His portrait of Terry Malloy illustrates not only Marlon Brando’s greatness as an actor but also his seminal importance as an influence on film acting. He is thoroughly physically convincing: Terry is a young, strong man who still uses his brawn to earn a living but isn’t in the kind of shape he was in his boxing days. Brando is intellectually right too. The hero struggles to work out mentally what he should do; more often than not, he has to feel things out. Brando is affecting in the famous ‘I could have been a contender’ dialogue between the Malloy brothers. He’s best of all in Terry’s scenes with Edie, first beside a couple of children’s swings in a scrubby park, then in a bar. Both those sequences are extended, especially the one in the bar. Kazan’s readiness to let a conversational exchange between characters continue for some time in the same place, rooted in confidence that limited physical movement doesn’t make a scene emotionally static, is an important part of his influence on American films.
So too is his direction of actors. Although the styles of the supporting players are various, Kazan orchestrates them. In the one significant female role (and her cinema debut), Eva Marie Saint is eager but authentically passionate. Her physicality is very expressive: Saint’s Edie is willowy but wiry too. The character is a trainee teacher with brains that Terry lacks but the mutual attraction between them is wholly believable. As Charley, described as ‘a butcher in a camel coat’, Rod Steiger anticipates the quietly brutal professionalism of the likes of Robert Duvall’s Tom Hagen in The Godfather nearly twenty years later. Steiger’s persistent greyness in the early stages makes Charley’s later outbursts of verbal violence all the more startling. Kazan cast a fine assortment of shapes, sizes and faces in the smaller docker and/or hood parts – this also seems to foretell the precise, imaginative casting of The Godfather films. (Francis Ford Coppola has spoken of his admiration for and debt to Kazan.) Martin Balsam, also making his big-screen debut after several years of TV work, registers in his uncredited appearance as one of the Crime Commission men.
It’s Kazan’s success in blending the performances of Lee J Cobb and Karl Malden into a satisfying whole that’s the most impressive aspect of his direction.
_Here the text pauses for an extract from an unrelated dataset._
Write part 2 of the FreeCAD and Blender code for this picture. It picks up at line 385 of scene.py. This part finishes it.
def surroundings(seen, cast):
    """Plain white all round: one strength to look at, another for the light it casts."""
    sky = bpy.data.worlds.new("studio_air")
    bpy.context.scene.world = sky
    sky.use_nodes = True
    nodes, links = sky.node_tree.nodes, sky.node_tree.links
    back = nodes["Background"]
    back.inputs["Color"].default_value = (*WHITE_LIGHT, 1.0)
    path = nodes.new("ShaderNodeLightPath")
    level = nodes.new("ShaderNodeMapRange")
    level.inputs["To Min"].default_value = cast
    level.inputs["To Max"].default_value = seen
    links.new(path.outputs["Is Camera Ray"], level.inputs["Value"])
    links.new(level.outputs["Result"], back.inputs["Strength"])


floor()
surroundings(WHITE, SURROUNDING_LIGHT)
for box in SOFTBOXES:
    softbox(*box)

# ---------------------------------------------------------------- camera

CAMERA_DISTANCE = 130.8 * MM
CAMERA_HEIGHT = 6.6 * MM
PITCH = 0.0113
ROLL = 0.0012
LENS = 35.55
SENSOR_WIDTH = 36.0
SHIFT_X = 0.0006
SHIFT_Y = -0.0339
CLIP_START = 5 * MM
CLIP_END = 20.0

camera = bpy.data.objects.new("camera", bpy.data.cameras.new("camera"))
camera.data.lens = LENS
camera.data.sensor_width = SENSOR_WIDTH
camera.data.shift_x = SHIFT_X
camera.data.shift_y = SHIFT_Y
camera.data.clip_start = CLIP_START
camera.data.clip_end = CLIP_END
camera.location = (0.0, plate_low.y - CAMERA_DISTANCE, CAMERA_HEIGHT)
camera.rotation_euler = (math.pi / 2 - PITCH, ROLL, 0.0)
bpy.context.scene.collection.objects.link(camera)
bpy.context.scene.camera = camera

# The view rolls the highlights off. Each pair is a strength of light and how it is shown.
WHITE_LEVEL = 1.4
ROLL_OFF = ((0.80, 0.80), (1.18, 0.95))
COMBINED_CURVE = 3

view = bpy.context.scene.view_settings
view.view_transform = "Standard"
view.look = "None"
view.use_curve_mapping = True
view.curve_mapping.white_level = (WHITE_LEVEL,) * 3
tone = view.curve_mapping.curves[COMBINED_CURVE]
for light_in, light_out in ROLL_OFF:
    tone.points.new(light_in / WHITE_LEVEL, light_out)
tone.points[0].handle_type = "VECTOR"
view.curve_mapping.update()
Cobb and Malden had both worked with Kazan in the New York Group Theatre in the 1930s and in one or more of his earlier films but their acting seems more traditional than that of others in On the Waterfront. It’s true the roles of Friendly and Barry are relatively bluntly conceived. This may largely explain why Malden, a reliably good actor, comes across as a bit of a cliché as the tough-talking man of God. Although my experience of Lee J Cobb is that he needed little encouragement to overdo things, Friendly too isn’t the greatest part. He’s written as a familiar villain – right through to the end when, his evil spell broken by Terry’s courage, he vows snarling revenge. Yet neither performance seems incongruous, so cogently does Kazan harmonise the playing.
That musical verb is apt in pointing to another element that helps Kazan achieve this balance. Leonard Bernstein’s score, his only original film composition, is powerful. It sometimes seems too powerful, to be competing with what you’re already getting from the actors and the story. Yet the strong-arming music (like Cobb’s excessive acting) serves also to define On the Waterfront as a tragic melodrama. This isn’t to disparage the film. Kazan somehow persuades you that if it were less melodramatic, it wouldn’t be so potently tragic.
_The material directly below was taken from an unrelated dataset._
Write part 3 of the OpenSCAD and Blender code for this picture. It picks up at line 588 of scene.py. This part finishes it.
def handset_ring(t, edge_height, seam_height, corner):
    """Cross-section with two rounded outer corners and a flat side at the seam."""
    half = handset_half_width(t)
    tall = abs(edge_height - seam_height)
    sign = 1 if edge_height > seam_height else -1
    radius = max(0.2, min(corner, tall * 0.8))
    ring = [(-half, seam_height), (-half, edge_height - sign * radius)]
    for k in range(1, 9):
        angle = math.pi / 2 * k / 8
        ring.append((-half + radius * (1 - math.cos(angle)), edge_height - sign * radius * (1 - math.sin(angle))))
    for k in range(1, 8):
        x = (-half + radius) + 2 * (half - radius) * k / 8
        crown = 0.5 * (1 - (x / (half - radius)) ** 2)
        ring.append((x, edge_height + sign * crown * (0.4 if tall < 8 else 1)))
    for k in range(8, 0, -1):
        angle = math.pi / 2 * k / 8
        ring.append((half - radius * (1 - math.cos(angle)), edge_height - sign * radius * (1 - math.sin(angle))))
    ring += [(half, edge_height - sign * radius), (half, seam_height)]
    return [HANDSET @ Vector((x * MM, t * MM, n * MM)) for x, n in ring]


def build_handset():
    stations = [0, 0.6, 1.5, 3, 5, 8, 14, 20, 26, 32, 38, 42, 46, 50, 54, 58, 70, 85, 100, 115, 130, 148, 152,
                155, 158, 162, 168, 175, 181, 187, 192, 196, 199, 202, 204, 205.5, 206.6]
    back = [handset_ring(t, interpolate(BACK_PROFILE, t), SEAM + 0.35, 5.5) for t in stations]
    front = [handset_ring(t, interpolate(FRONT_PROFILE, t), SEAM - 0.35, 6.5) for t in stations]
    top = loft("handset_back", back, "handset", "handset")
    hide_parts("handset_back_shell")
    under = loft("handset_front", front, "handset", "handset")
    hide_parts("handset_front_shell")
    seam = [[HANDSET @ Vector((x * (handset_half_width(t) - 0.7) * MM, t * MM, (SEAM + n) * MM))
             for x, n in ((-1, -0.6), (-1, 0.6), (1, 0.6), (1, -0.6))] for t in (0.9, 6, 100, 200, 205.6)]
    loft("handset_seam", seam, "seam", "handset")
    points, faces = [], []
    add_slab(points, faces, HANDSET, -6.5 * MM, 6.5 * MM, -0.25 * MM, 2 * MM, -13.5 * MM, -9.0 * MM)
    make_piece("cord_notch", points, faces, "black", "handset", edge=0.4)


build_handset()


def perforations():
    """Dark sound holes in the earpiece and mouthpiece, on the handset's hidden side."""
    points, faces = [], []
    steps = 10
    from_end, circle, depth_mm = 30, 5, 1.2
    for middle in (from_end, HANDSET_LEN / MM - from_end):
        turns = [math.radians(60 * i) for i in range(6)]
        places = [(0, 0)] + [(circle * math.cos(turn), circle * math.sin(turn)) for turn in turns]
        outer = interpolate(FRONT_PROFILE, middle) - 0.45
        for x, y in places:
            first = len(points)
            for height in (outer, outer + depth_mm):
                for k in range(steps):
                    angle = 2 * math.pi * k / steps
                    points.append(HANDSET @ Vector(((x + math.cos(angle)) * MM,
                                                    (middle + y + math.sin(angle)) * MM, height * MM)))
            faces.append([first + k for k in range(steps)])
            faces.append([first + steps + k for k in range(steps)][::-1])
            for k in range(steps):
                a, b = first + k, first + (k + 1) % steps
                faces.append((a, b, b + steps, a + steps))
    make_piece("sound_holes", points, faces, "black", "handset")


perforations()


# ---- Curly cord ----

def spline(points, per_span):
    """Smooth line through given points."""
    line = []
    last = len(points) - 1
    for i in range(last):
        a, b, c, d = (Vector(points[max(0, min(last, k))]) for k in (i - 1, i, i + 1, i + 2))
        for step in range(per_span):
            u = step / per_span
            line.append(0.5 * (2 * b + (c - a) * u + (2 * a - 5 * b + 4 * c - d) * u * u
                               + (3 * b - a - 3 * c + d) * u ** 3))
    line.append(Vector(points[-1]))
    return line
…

Terry and Joey Doyle both keep and race pigeons At the start, Terry lures Joey by telling him he’s found one of Joey’s prized birds, which went missing after the most recent race. A real pigeon is thus used as a decoy bird. Terry eventually becomes a stool pigeon. Kazan and Budd Schulberg have Tommy (Thomas Handley) – the kid who admires Terry, helps look after his rooftop pigeon loft but kills the birds when Terry testifies against Friendly – justify himself with the tearful accusation, ‘A pigeon for a pigeon!’ In other words, this avian metaphor is seriously overworked but it doesn’t feel that way: the scenes between Brando and Thomas Handley[1] are so naturally and affectingly done. The film was shot mostly in and around Hoboken, and in black-and-white. Kazan, his cinematographer Boris Kaufman and art director Richard Day give the locations, indoors and out, a singular reality – unspectacular yet vivid.
On the Waterfront started life as ‘Crime on the Waterfront’ a series of newspaper articles in late 1948, which won for their author Malcolm Johnson a Pulitzer Prize for local reporting. The first version of the screenplay was written by Arthur Miller in 1951, when he and Kazan were still on good terms. The following year, Kazan, after initially refusing to give evidence to the House Committee on Un-American Activities, named eight former Group Theatre members who had been Communists. His testimony, enough to ensure that Kazan remained a controversial figure for the rest of his long life (he died in 2003 at the age of ninety-four), ended his friendship with Miller. When Budd Schulberg took the script over, he conducted interviews with, among others, the whistleblower longshoreman Johnny De Vincenzo and Father John M Corridan, the real-life inspirations for Terry Malloy and Father Barry respectively.
Schulberg had also appeared before HUAC to give ‘friendly testimony’ (the adjective makes the nickname of Lee J Cobb’s character all the more striking). Just as Fred Zinnemann’s High Noon, two years previously, resonates with the screenwriter Carl Foreman’s isolation in the light of refusing to name names to HUAC, so On the Waterfront is widely seen as Schulberg’s and Kazan’s response to criticism for taking the opposite position. Whether this gave extra passion and focus to Kazan’s work is hard to say but On the Waterfront shows him and Marlon Brando at their very best.
15 February 2020
[1] Handley’s IMDb biography makes fascinating reading: ‘Thomas Handley’s father, a longshoreman, was blackballed for opposing corrupt union leaders. He disappeared when Handley was 4 months old, and may have been murdered by the gang that controlled the New York docks. … Handley was initially hired to feed the pigeons on the set of On the Waterfront … but Elia Kazan and Budd Schulberg had him audition for the movie. … He went on to become a longshoreman himself, and in 2002 was elected recording secretary of his union after the leadership was ousted for corruption.’